63.—(1) If the Court accepts an application it must try to help the parties to reach in the agreement period an agreement on a method by which they will conduct collective bargaining.N.I.

(2) If at the end of the agreement period the parties have not made such an agreement the Court must specify to the parties the method by which they are to conduct collective bargaining.

(3) Any method specified under sub-paragraph (2) is to have effect as if it were contained in a legally enforceable contract made by the parties.

(4) But if the parties agree in writing—

(a)that sub-paragraph (3) shall not apply, or shall not apply to particular parts of the method specified by the Court, or

(b)to vary or replace the method specified by the Court, the written agreement shall have effect as a legally enforceable contract made by the parties.
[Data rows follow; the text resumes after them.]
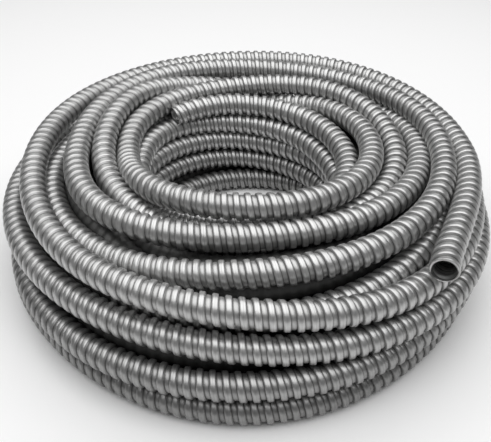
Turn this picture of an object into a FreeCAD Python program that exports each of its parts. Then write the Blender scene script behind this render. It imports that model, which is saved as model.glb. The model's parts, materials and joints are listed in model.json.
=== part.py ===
"""A coil of flexible metal conduit: a ring of turns, with the conduit's two cut ends lying on top of it.

The origin is on the coil's axis, at the floor it lies on. +Z points up, and the sizes are in millimetres.
The ring is one turned solid whose edges and ends show the turns. Each free end is a hollow tube of
straight runs and tangent arcs, open at its cut, that sinks among the turns at its other end.
"""
import FreeCAD, Part
import math
import os

# Conduit: the wall is as deep as its ribs
conduit_outside_diameter = 27.2
conduit_wall = 3.15

# Ring: turns side by side in each layer, from the floor up, each layer with its own inner turn.
# A negative gap is how far the ribs of neighbouring turns reach between each other.
layer_first_radius = (122.0, 122.0, 120.0, 120.0, 143.0)
layer_turns = (6, 6, 6, 6, 4)
layer_turn_gap = (0.8, 0.4, 0.0, -0.8, -1.2)
layer_nesting = 0.4
seat_flat_width = 5.0
groove_web = 5.0

# Angle at which the turned ring closes, in degrees: on the side that neither free end reaches
ring_seam_angle = 180.0

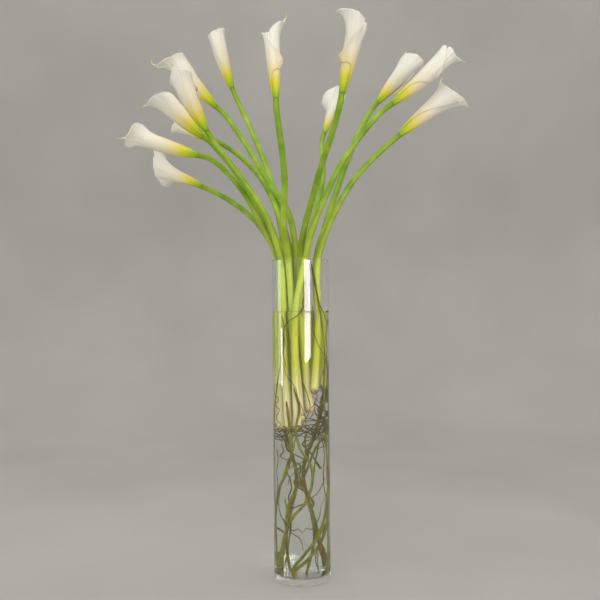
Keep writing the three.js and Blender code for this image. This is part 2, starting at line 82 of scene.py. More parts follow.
# Each calla: the way of its stem from the cut foot to the neck, then the rolled sheet of its flower. back is
# the side of the midrib, hand the sense of the roll, and length runs along the midrib. lip, low and lap place
# the front lip and the outer margin. mouth is the throat's radius, and bend the share of the throat's length
# from which the sheet turns out. curl, side, roll and flare are how far, in degrees, the tip, the sides, the
# lip and the margin's corner turn outwards. sway bends the whole flower, and tail and hook are the green
# point's length and turn. taper says how fast the rim falls from the midrib to the lip. accents are dents,
# bulges and corners of the rim: where round the sheet and how wide, in radians, then how many millimetres
# the sheet is longer there and how many degrees further it turns out.
# Searches that matched outlines and tips read off the photograph found the upper stops of each path
# and the values from back to hook, which were then rounded. The accents were set one by one.
CALLAS = [
    dict(
        path=[
            [-37, -10, 332], [-44, -10, 598], [-49, -8, 711], [-77, -25, 773], [-100, -35, 818],
            [-126, -45, 862], [-159, -53, 901], [-197, -60, 930], [-218, -62, 935],
        ],
        back=[0, -0.91, -0.42], hand=1,
        length=166, lip=0.62, low=0.3, lap=1.6, taper=0.7,
        mouth=16.7, bend=0.87, curl=79, side=[32, 3],
        roll=8, flare=3, sway=[4, 18], tail=28, hook=-30,
        accents=[(0.6, 0.25, 4, 0), (-0.35, 0.2, 6, 0)],
    ),
    dict(
        path=[
            [-38, 10, 338], [-44, 8, 598], [-48, 10, 711], [-87, 34, 786], [-124, 49, 826], [-167, 66, 859],
            [-212, 84, 885], [-230, 92, 894],
        ],
        back=[0.56, 0.53, 0.64], hand=-1,
        length=199, lip=0.64, low=0.56, lap=1.6, taper=1.4,
        mouth=15.4, bend=0.46, curl=67, side=[35, 35],
        roll=17, flare=35, sway=[-7, 0], tail=6, hook=20,
        accents=[(1.15, 0.25, 7, 4), (1.6, 0.15, -4, 0), (2.3, 0.2, 2, 4)],
    ),
    dict(
        path=[
            [-19, -2, 330], [-28, -4, 598], [-34, 2, 711], [-85, -4, 813], [-109, -8, 855], [-135, -13, 897],
            [-164, -17, 936], [-196, -20, 972], [-213, -19, 986],
        ],
        back=[-0.6, 0.28, -0.75], hand=1,
        length=164, lip=0.73, low=0.51, lap=1.1, taper=1,
        mouth=21.3, bend=0.71, curl=56, side=[19, 26],
        roll=-3, flare=1, sway=[-20, -7], tail=20, hook=70,
    ),
    dict(
        path=[
            [-24, -24, 334], [-37, -27, 598], [-43, -26, 711], [-69, -50, 794], [-93, -65, 837],
            [-121, -80, 877], [-151, -96, 916], [-181, -113, 955], [-192, -120, 973],
        ],
        back=[-0.27, -0.82, -0.5], hand=-1,
        length=146, lip=0.74, low=0.54, lap=1.6, taper=1.5,
        mouth=20.7, bend=0.8, curl=5, side=[33, 32],
        roll=-3, flare=1, sway=[-10, 18], tail=4, hook=10,
    ),
    dict(
        path=[
            [-1, 8, 348], [-10, 12, 598], [-8, 22, 711], [-25, 34, 820], [-73, 44, 898], [-98, 49, 939],
            [-122, 55, 981], [-148, 59, 1021], [-176, 61, 1059], [-192, 60, 1074],
        ],
        back=[-0.66, -0.22, -0.72], hand=1,
        length=177, lip=0.8, low=0.45, lap=0.4, taper=1.8,
        mouth=19.8, bend=0.8, curl=64, side=[35, 18],
        roll=29, flare=1, sway=[-21, 3], tail=26, hook=-180,
        accents=[(0.85, 0.2, 2.5, 0), (1.25, 0.15, -2, 0)],
    ),
    dict(
        path=[
            [-4, 32, 356], [-12, 37, 598], [-18, 42, 711], [-46, 70, 825], [-80, 100, 944], [-97, 113, 989],
            [-115, 126, 1034], [-135, 137, 1079], [-155, 146, 1124], [-163, 149, 1144],
        ],
        back=[0.37, 0.93, 0.04], hand=-1,
        length=173, lip=0.86, low=0.85, lap=0.6, taper=1.9,
        mouth=19.8, bend=0.88, curl=21, side=[26, 26],
        roll=13, flare=3, sway=[7, -19], tail=22, hook=-150,
    ),
    dict(
        path=[
            [-2, -22, 366], [-18, -30, 598], [-26, -34, 711], [-34, -75, 782], [-31, -120, 870],
            [-34, -150, 913], [-39, -181, 954], [-44, -202, 993], [-45, -200, 1015],
        ],
        back=[0.75, 0.66, -0.02], hand=1,
        length=184, lip=0.71, low=0.4, lap=2.5, taper=0.7,
        mouth=15.2, bend=0.79, curl=48, side=[36, 24],
        roll=-11, flare=16, sway=[-2, 6], tail=26, hook=-40,
        accents=[(1.9, 0.4, -2, -10)],
    ),
    dict(
        path=[
            [16, -8, 372], [0, -15, 598], [0, -14, 711], [7, -34, 765], [26, -92, 832], [40, -135, 878],
            [53, -175, 914], [67, -216, 951], [78, -246, 989], [82, -250, 1010],
        ],
        back=[-0.76, 0.59, 0.25], hand=-1,
        length=171, lip=0.81, low=0.38, lap=2.4, taper=0.9,
        mouth=16.9, bend=0.67, curl=92, side=[25, 14],
        roll=-11, flare=30, sway=[-12, 0], tail=6, hook=50,
        accents=[(2.0, 0.7, -21, 5)],
    ),
    dict(
        path=[
            [16, 26, 426], [12, 36, 598], [8, 40, 711], [34, 80, 814], [55, 140, 907], [59, 175, 954],
            [58, 211, 1000], [60, 246, 1043], [65, 260, 1059],
        ],
        back=[-0.62, -0.5, 0.6], hand=-1,
        length=225, lip=0.64, low=0.31, lap=1.6, taper=1.3,
        mouth=14.6, bend=0.46, curl=-4, side=[46, 29],
        roll=15, flare=0, sway=[4, -1], tail=4, hook=10,
    ),
    dict(
        path=[
            [37, 4, 423], [38, 6, 598], [36, 8, 711], [63, 34, 805], [97, 60, 907], [114, 70, 952],
            [132, 78, 997], [153, 88, 1040], [176, 101, 1079], [188, 110, 1095],
        ],
        back=[-0.68, -0.25, 0.69], hand=-1,
        length=170, lip=0.95, low=0.3, lap=0.4, taper=1.8,
        mouth=20.7, bend=0.46, curl=12, side=[14, 29],
        roll=10, flare=25, sway=[-1, 8], tail=8, hook=50,
        accents=[(0.1, 0.15, 9, 0), (-1.8, 0.5, 0, 14)],
    ),
    dict(
        path=[
            [-8, -42, 336], [-10, -45, 598], [12, -44, 711], [26, -56, 770], [81, -64, 897], [111, -69, 944],
            [145, -74, 988], [181, -79, 1025], [199, -80, 1038],
        ],
        back=[0.4, 0.79, -0.46], hand=1,
        length=190, lip=0.85, low=0.58, lap=2.4, taper=2.1,
        mouth=18.9, bend=0.88, curl=81, side=[29, 29],
        roll=-19, flare=28, sway=[-20, 10], tail=28, hook=-30,
        accents=[(2.3, 0.4, -6, 4), (-2.9, 0.6, 2.5, 0)],
    ),
    dict(
        path=[
            [26, -28, 418], [37, -24, 598], [40, -22, 711], [71, -28, 800], [111, -32, 872], [140, -35, 908],
            [172, -38, 940], [202, -40, 966], [219, -40, 980],
        ],
        back=[0.47, 0.68, -0.57], hand=1,
        length=185, lip=0.78, low=0.78, lap=1.9, taper=1.2,
        mouth=20.1, bend=0.58, curl=60, side=[33, 17],
        roll=26, flare=-4, sway=[3, -2], tail=12, hook=50,
        accents=[(2.3, 0.28, 15, 8)],
    ),
    dict(
        path=[
            [-22, 22, 342], [-30, 24, 598], [-34, 28, 711], [-51, 46, 824], [-90, 100, 911], [-122, 129, 953],
            [-161, 155, 991], [-204, 181, 1022], [-222, 190, 1031],
        ],
        back=[0.5, 0.86, 0.09], hand=1,
        length=144, lip=0.79, low=0.68, lap=1.2, taper=0.6,
        mouth=16.1, bend=0.68, curl=31, side=[37, 28],
        roll=7, flare=-2, sway=[2, -8], tail=6, hook=20,
    ),
]

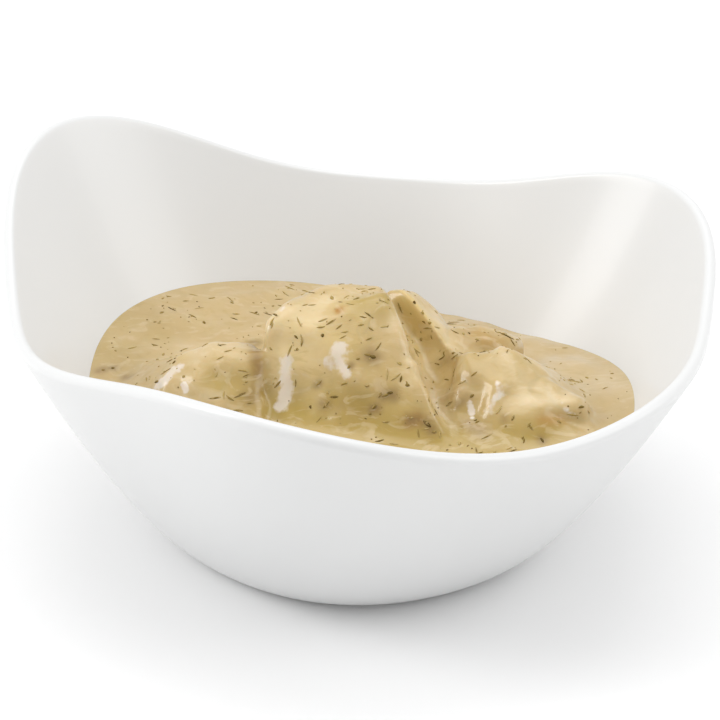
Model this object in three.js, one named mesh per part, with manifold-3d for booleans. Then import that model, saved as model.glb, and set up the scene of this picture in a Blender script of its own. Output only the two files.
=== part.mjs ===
// Dish of pickled herring: pieces of herring in a dill cream sauce, in a white bowl with a wavy rim.
// Millimetres, +Z up. The origin is the middle of the flat base, and -Y is the low front of the rim.
import * as THREE from 'three';
import { mergeVertices } from 'three/addons/utils/BufferGeometryUtils.js';
import Module from 'manifold-3d';

const wasm = await Module();
wasm.setup();

// Bowl: a flat round base, a wall that leans out, and a rim that rises in three lobes
const baseRadius = 35.2;
const rimRadius = 70.9;
const rimHeight = 50.9;
const floorThickness = 4.6;
const lipRadius = 1.3;
const wallBulge = { out: [0.245, 0.676], up: [0, 0.542] };

// Each wave has its count round the rim, its size, and the angle in degrees of one of its crests
const rimRadiusWaves = [
  { count: 2, size: 3.8, crest: 132 },
  { count: 3, size: 3.8, crest: 25 },
  { count: 6, size: 1.65, crest: 23 },
];
const rimHeightWaves = [
  { count: 1, size: 1.15, crest: 183 },
  { count: 2, size: 1.25, crest: 149 },
  { count: 3, size: 6.7, crest: 20 },
  { count: 4, size: 2.35, crest: 53 },
  { count: 6, size: 1.05, crest: 24 },
];

// Sauce: a thick pool that lies unevenly against the wall and climbs the herring
const sauceLevel = 25.8;
const sauceReach = 55;
const sauceFullShare = 1.1;
const sauceDip = -1.1;
const sauceWaves = [
  { count: 1, size: 0.53, crest: -123 },
  { count: 2, size: 2.6, crest: -32 },
  { count: 3, size: 2.18, crest: 4 },
  { count: 4, size: 0.74, crest: -21 },
  { count: 5, size: 0.32, crest: 30 },
];
const filletRise = 2.6;
const filletWidth = 4.5;
const filletPower = 2.5;

// Herring: each piece is a chunk with soft edges between flat sides. A side has the azimuth and
// elevation it faces, and its distance from the middle of the piece. The order is the cutting order.
const herringPieces = [
  {
    name: 'herring_main', middle: [1, -3, 31], softness: 14, detail: 5, flecks: 20,
    sides: [
      [212, 80, 14], [268, 52, 9.7], [256, 28, 8.2], [183, -9, 17.4], [218, 40, 19.2],
      [150, 10, 19.4], [5, 22, 10.8], [40, 10, 16], [95, 30, 18.4], [0, -90, 10],
    ],
  },
  {
    name: 'herring_back', middle: [17, 8, 30], softness: 8, detail: 4, flecks: 7,
    sides: [
      [195, 68, 18.6], [80, 52, 13.2], [5, 42, 4.2], [232, 12, 4.4], [90, 8, 11], [300, 18, 9.5],
      [180, 0, 12], [0, -90, 9],
    ],
  },
  {
    name: 'herring_right', middle: [29, -7, 27], softness: 9, detail: 4, flecks: 9,
    sides: [
      [275, 70, 9.4], [235, 36, 9], [355, 50, 9.8], [270, 24, 10.4], [20, 10, 12.5],
      [90, 42, 10], [180, 10, 10.5], [318, 40, 11.6], [0, -90, 8],
    ],
  },
  {
    name: 'herring_left', middle: [-28, -1, 26.5], softness: 7, detail: 4, flecks: 10,
    sides: [
      [255, 76, 10.2], [260, 40, 8.8], [168, 60, 9.8], [205, 46, 11.4], [185, 5, 14],
      [3, -3, 8.2], [85, 30, 8.6], [0, -90, 7],
    ],
  },
  {
    name: 'herring_back_right', middle: [25.5, 10.5, 27], softness: 6, detail: 3, flecks: 5,
    sides: [[30, 72, 7.4], [90, 20, 6], [270, 30, 6.5], [350, 15, 7.4], [180, 10, 8], [0, -90, 7]],
  },
  {
    name: 'herring_front_right', middle: [38.6, -12.4, 25], softness: 7, detail: 3, flecks: 3,
    sides: [
      [265, 76, 7.8], [270, 12, 6.4], [215, 15, 7], [180, 5, 8], [10, 8, 6.6], [40, 40, 7.8],
      [90, 10, 6], [0, -90, 5],
    ],
  },
];
const reliefSize = 0.018;
const reliefWaves = [[7, 3, 1], [-2, 6, 5], [4, -5, 8]];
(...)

(5) Specific performance shall be the only remedy available for breach of anything which is a legally enforceable contract by virtue of this paragraph.

(6) If the Court accepts an application, the applicant may not withdraw it after the end of the agreement period.

(7) If at any time before a specification is made under sub-paragraph (2) the parties jointly apply to the Court requesting it to stop taking steps under this paragraph, the Court must comply with the request.

(8) The agreement period is—

(a)the period of 20 working days starting with the day after that on which the Court gives notice of acceptance of the application, or

(b)such longer period (so starting) as the parties may from time to time agree.